7 Best Literary Apps

Yes, even for the stereotypical, luddite litterateur: “There’s an app for that.” Now that we are well into the age of eBooks and word processing, app developers are continually creating new methods to facilitate reading, writing and literary analysis, in addition to general literary geekery.

Feast your eyes upon these carefully selected seven best literary apps, extensions, and sites:

1) First Line
How would you like to be greeted with the first line from a classic work of literature each time you open a new tab? Trick question… who wouldn’t! First Line is a Chrome extension that provides the first line from a randomly selected work of literature each time a new tab is opened. Prepare to waste hours of your day as you repeatedly open hundreds of tabs simply for the joy of reliving the first lines of your favorite works of literature such as:

“Many years later, as he faced the firing squad, Colonel Aureliano Buendía was to remember that distant afternoon when his father took him to discover ice.”

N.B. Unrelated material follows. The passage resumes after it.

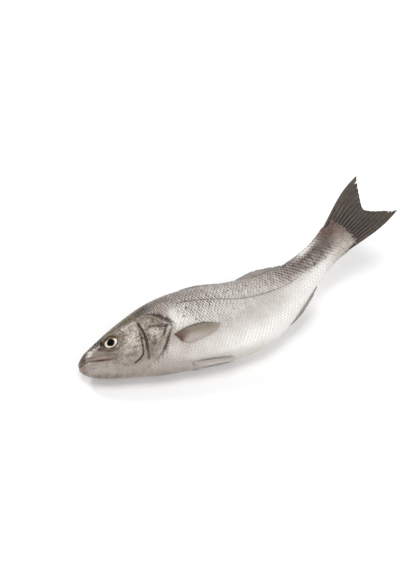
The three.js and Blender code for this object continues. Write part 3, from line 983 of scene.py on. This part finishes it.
def angle_at(s, arc):
    i = np.clip((s - ARC_S[0]) / (ARC_S[1] - ARC_S[0]), 0, len(ARC_S) - 1.001)
    j = np.clip((arc - ARC_GRID[0]) / (ARC_GRID[1] - ARC_GRID[0]), 0, len(ARC_GRID) - 1.001)
    i0, j0 = i.astype(int), j.astype(int)
    di, dj = i - i0, j - j0
    low = lerp(arc_angles[i0, j0], arc_angles[i0, j0 + 1], dj)
    high = lerp(arc_angles[i0 + 1, j0], arc_angles[i0 + 1, j0 + 1], dj)
    return lerp(low, high, di)


def to_free_edge(back):
    """Share of the way from a scale's root to the tip of its free edge."""
    return (back + SCALE_ROOT) / (1 + SCALE_ROOT)


def scale_places():
    """Distance, arc above the lateral line and row of each scale of one side."""
    places = []
    s, column = SCALE_FIRST, 0
    while s < SCALE_LAST:
        top, end = np.interp(s, ARC_S, arc_tops), np.interp(s, ARC_S, arc_ends)
        step = pitch_at(s) * ROW_SHARE
        for row in range(int(end / step), int(top / step) + 1):
            if (row + column) % 2 == 0:
                places.append((s, row * step, row))
        s += pitch_at(s) / 2
        column += 1
    places = np.array(places)
    s, arc, _ = places.T
    angle = angle_at(s, arc)
    edge = gill_edge(angle)[:, 0]
    nape = 14 * ease((angle - 44) / 30)
    kept = s > edge + np.where(angle > 33, 3.0, 1.6) + nape
    root = line_distance(s, height_at(s, angle), PECTORAL_ROOT)[0]
    return places[kept & (root > 2.5)]


def one_scale():
    """A single scale, a thin fan from a narrow root to a round free edge: how far its corners
    lie along and across the fish, their share of the way to the edge, and its faces."""
    piece, across, along, face = plate("one_scale", SCALE_ACROSS, SCALE_ALONG)
    turn = np.radians(lerp(-82, 82, across))
    back = lerp(-SCALE_ROOT * np.ones_like(turn), np.cos(turn) ** 0.5, along)
    wide = lerp(0.8 * np.sin(turn), 1.03 * np.sin(turn), along)
    turn_faces_out(piece)
    faces = [tuple(p.vertices) for p in piece.data.polygons]
    mesh = piece.data
    bpy.data.objects.remove(piece)
    bpy.data.meshes.remove(mesh)
    return back, wide, along, face, faces


def scale_mesh(name, points, faces):
    """One mesh of many scales, from an array of each one's corners and the faces of one."""
    count, corners, _ = points.shape
    mesh = bpy.data.meshes.new(name)
    step = np.arange(count)[:, None, None] * corners
    every = (np.array(faces) + step).reshape(-1, 4)
    mesh.from_pydata((points.reshape(-1, 3) * MM).tolist(), [], every.tolist())
    piece = bpy.data.objects.new(name, mesh)
    bpy.context.collection.objects.link(piece)
    return piece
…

One Hundred Years of Solitude
— Gabriel García Márquez

2) Whichbook
At a loss for what to read next? Whichbook is designed to deliver personalized book recommendations based on your requests. Whichbook allows you to tailor your requests in the categories of character, plot, or setting OR to use four of their twelve sliding scales to characterize the type of work you’re looking for. Here I exclusively offer my own never-fail recipe:  somewhat unpredictable, fairly demanding and bleak, and very long.  Fair warning to literary snobs (i.e. me):  Whichbook seems to be more heavily skewed towards contemporary pieces than classic works of literature.

3) Literary Analysis Guide
This Mac and Android app is a Lit major’s dream come true. The Literary Analysis Guide is akin to a pocket version of the Bedford Glossary of Critical and Literary Terms. In fact, the four interactive wheels may make the app better than the Bedford—though the fact that it is approximately 50lbs. lighter than the Bedford may help, too. The wheels display elements of literature and provide a definition of the term, literary examples, a variety of questions, and even a sample analytic essay paragraph. Simple, eye-catching and interactive, the app is a comprehensive source of information for any student.

4) Scrivener
Scrivener is an excellent organizational tool for any budding longform writer. This Windows and Mac app provides a central location for writers to compile ideas and research, to make notes and outlines and to write. The all-in-one premise provides one easy to navigate venue for all aspects of the writing process, reducing the risk of losing notes or writing progress when the process is spread across multiple platforms or programs.

5) Ulysses III
Similar to Scrivener, Ulysses III promises to simplify Scrivener’s process. The Mac app provides a variety of organizational and analytic features, but recognizes users’ individual preferences by allowing you to hide any unwanted features. The app’s writing, organizational, and analytic features are equally as useful for blogging as for writing the Next Great American Novel.

6) Hemingway
Great writing must needs come with dedicated editing and revision. Hemingway, a web-based app now with offline desktop version, takes inspiration from its namesake by facilitating “bold and clear” writing. Simply insert your writing and the app will highlight—literally, color-coded highlights—readability issues such as convoluted or run-on sentences, passive voice, and overuse of adverbs. For those who like to give their own writing a thorough going over before passing it on to an editor or peer, Hemingway facilitates self-editing far beyond the usual basic spelling and grammar check.

7) Marked 2
Marked 2 is an extremely helpful Mac app for writers. Similar to Hemingway, Marked 2 can help writers visualize the weaknesses in their writing. Although the app provides multiple tools and statistics, one of the most helpful features—for writers of any age or experience—is “Visualize Word Repetition.” The feature highlights repeated words within the document, helping the writer recognize over-reliance on particular words or phrases.
Of course, these apps are merely the tip of the iceberg. If one of the apps on this list peaks your interest but doesn’t quite meet your needs, chances are there are a handful of similar apps that may be better equipped to meet your needs!